5 Tips for Using Interoceptive Exposure to Face Your Fears

5 Tips for Using Interoceptive Exposure to Face Your Fears

5 Tips for Using Interoceptive Exposure to Face Your Fears

5 Tips for Using Interoceptive Exposure to Face Your Fears

The thing of which I have most fear is fear.” – Michel de Montaigne

Fear is one of the six basic human emotions, with a clear evolutionary purpose: to help us respond to danger and survive. Fear is both a psychological
and biomechanical process, which involves several areas of the brain, the autonomic nervous system, and the adrenal gland.

However, excessive fear can morph into panic and avoidance of situations that do not pose a real threat. In this situation, it can be difficult to distinguish between true danger and the sensation of generalized, irrational fear. The physical experience of the adrenaline release, from a racing heart and a tight chest to nausea and dizziness, may even become more feared than their trigger. Interoceptive Exposure is a component of Cognitive Behavioral Therapy which can help individuals face their fears by purposefully simulating the physical sensations of panic.

What is Interoceptive Exposure Therapy?

Interoceptive Exposure is a form of Exposure Therapy which is a psychological treatment that guides individuals to “practice” panicking, breaking a pattern of avoidance and anxiety. Exposure Therapy is an evidence based treatment for a range of conditions including phobias, Panic Disorder, Social Anxiety Disorder, Obsessive Compulsive Disorder, Post Traumatic Stress Disorder, and Generalized Anxiety Disorder.
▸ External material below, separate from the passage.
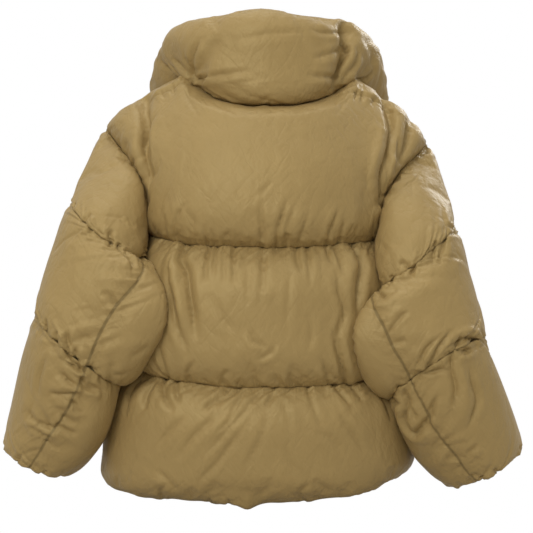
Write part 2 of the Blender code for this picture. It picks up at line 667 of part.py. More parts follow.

In Exposure Therapy, providers create a safe environment to intentionally “expose” their clients to objects, activities, or situations they fear. Exposure Therapy is typically structured, gradual and hierarchical; individuals will begin with tasks which are less anxiety-provoking, and over time build up to those which are most feared. Eventually, the individual will become habituated to the feared situation, and their reaction to a feared stimulus may decrease leading to decreased avoidance and distress.

There are several versions of exposure:

  • In vivo exposure: direct exposure to the feared object, situation or activity in real life
  • Imaginal exposure: vividly imagining the feared object, situation or activity
  • Virtual reality exposure: using VR technology to simulate the fear in a very realistic way
  • Interoceptive exposure: deliberately recreating physical sensations which are harmless, yet feared

Examples of Interoceptive Exposure exercises include:

  • Quickly breathing through a straw to recreate shortness of breath
  • Spinning in a desk chair to simulate dizziness.
  • Running in place to reproduce increased heart rate
  • Purposely over-inhaling and exhaling to hyperventilate


While most of these exercises are mild in intensity, they may not be appropriate for people with certain medical conditions such as pregnancy, low blood pressure, heart conditions, asthma or epilepsy. The exercises may be uncomfortable, but should not be painful. If in doubt, it is best to consult with a health professional before proceeding.

5 Tips for Trying Interoceptive Exposure:

  1. Try different exercises: You may need to try different exercises, depending on which physical sensations you usually experience when you are anxious or fearful. Be curious about which exercises might provoke anxiety for you.
  2. Avoid avoidance: Try to experience and stay present with the sensations as much as possible, and avoid subtle ways of avoiding the experience. For example, it can be common to stop the task early, not complete it fully or distract yourself while undertaking them. While understandable, this will limit how effective the exposure will be.
  3. Take notes about your experience: It’s important to monitor how you feel during and after each exercise. After each task, use a scale of 0-100 to rate your anxiety or distress level (where 0 is lowest and 100 highest). Write down any internal sensations and anxious thoughts you experienced.
  4. Repetition: It is important to repeat each exercise until your anxiety rating has decreased to 30 or below. This might be later that day, or the next.
  5. Use your resources: Talk to friends and loved ones to seek support – this can be a challenging process! It is also advisable to seek out a therapist or other mental health provider to help guide you through this process.